Exercise aim: Repeat every line of the material, character for character.

--- Data section ---

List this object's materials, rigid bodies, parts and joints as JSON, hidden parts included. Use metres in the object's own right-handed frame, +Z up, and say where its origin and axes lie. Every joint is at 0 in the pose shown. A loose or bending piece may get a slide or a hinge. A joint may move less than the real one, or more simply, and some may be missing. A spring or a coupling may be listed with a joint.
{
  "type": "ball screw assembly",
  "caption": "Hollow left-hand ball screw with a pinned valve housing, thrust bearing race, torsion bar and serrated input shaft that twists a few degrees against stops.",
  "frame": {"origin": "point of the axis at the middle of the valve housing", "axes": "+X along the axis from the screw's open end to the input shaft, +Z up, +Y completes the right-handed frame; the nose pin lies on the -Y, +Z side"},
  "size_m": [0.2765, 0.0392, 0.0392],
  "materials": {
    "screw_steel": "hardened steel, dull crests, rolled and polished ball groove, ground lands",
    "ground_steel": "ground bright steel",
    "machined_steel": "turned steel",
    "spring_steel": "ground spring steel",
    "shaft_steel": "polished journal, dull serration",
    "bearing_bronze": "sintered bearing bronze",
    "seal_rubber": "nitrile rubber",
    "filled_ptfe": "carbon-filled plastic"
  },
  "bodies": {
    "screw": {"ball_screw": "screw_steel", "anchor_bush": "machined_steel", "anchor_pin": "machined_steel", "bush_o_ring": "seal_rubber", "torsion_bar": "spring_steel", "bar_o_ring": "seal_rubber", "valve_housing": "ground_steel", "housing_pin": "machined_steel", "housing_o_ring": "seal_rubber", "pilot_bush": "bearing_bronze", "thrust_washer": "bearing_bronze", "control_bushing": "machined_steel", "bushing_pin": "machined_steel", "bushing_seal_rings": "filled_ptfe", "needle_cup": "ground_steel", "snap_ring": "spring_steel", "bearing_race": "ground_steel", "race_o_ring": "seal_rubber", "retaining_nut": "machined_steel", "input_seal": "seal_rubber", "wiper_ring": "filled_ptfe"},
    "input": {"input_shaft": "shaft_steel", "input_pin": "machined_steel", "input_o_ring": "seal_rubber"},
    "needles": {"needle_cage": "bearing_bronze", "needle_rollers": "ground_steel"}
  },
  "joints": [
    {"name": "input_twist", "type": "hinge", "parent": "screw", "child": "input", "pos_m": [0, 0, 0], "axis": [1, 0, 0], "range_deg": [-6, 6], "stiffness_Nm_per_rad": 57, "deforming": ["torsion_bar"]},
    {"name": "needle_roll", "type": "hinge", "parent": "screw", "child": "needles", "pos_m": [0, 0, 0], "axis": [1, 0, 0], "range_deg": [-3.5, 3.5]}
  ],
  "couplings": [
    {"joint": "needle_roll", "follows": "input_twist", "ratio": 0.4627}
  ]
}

---

Solution to this problem:
List this object's materials, rigid bodies, parts and joints as JSON, hidden parts included. Use metres in the object's own right-handed frame, +Z up, and say where its origin and axes lie. Every joint is at 0 in the pose shown. A loose or bending piece may get a slide or a hinge. A joint may move less than the real one, or more simply, and some may be missing. A spring or a coupling may be listed with a joint.
{
  "type": "ball screw assembly",
  "caption": "Hollow left-hand ball screw with a pinned valve housing, thrust bearing race, torsion bar and serrated input shaft that twists a few degrees against stops.",
  "frame": {"origin": "point of the axis at the middle of the valve housing", "axes": "+X along the axis from the screw's open end to the input shaft, +Z up, +Y completes the right-handed frame; the nose pin lies on the -Y, +Z side"},
  "size_m": [0.2765, 0.0392, 0.0392],
  "materials": {
    "screw_steel": "hardened steel, dull crests, rolled and polished ball groove, ground lands",
    "ground_steel": "ground bright steel",
    "machined_steel": "turned steel",
    "spring_steel": "ground spring steel",
    "shaft_steel": "polished journal, dull serration",
    "bearing_bronze": "sintered bearing bronze",
    "seal_rubber": "nitrile rubber",
    "filled_ptfe": "carbon-filled plastic"
  },
  "bodies": {
    "screw": {"ball_screw": "screw_steel", "anchor_bush": "machined_steel", "anchor_pin": "machined_steel", "bush_o_ring": "seal_rubber", "torsion_bar": "spring_steel", "bar_o_ring": "seal_rubber", "valve_housing": "ground_steel", "housing_pin": "machined_steel", "housing_o_ring": "seal_rubber", "pilot_bush": "bearing_bronze", "thrust_washer": "bearing_bronze", "control_bushing": "machined_steel", "bushing_pin": "machined_steel", "bushing_seal_rings": "filled_ptfe", "needle_cup": "ground_steel", "snap_ring": "spring_steel", "bearing_race": "ground_steel", "race_o_ring": "seal_rubber", "retaining_nut": "machined_steel", "input_seal": "seal_rubber", "wiper_ring": "filled_ptfe"},
    "input": {"input_shaft": "shaft_steel", "input_pin": "machined_steel", "input_o_ring": "seal_rubber"},
    "needles": {"needle_cage": "bearing_bronze", "needle_rollers": "ground_steel"}
  },
  "joints": [
    {"name": "input_twist", "type": "hinge", "parent": "screw", "child": "input", "pos_m": [0, 0, 0], "axis": [1, 0, 0], "range_deg": [-6, 6], "stiffness_Nm_per_rad": 57, "deforming": ["torsion_bar"]},
    {"name": "needle_roll", "type": "hinge", "parent": "screw", "child": "needles", "pos_m": [0, 0, 0], "axis": [1, 0, 0], "range_deg": [-3.5, 3.5]}
  ],
  "couplings": [
    {"joint": "needle_roll", "follows": "input_twist", "ratio": 0.4627}
  ]
}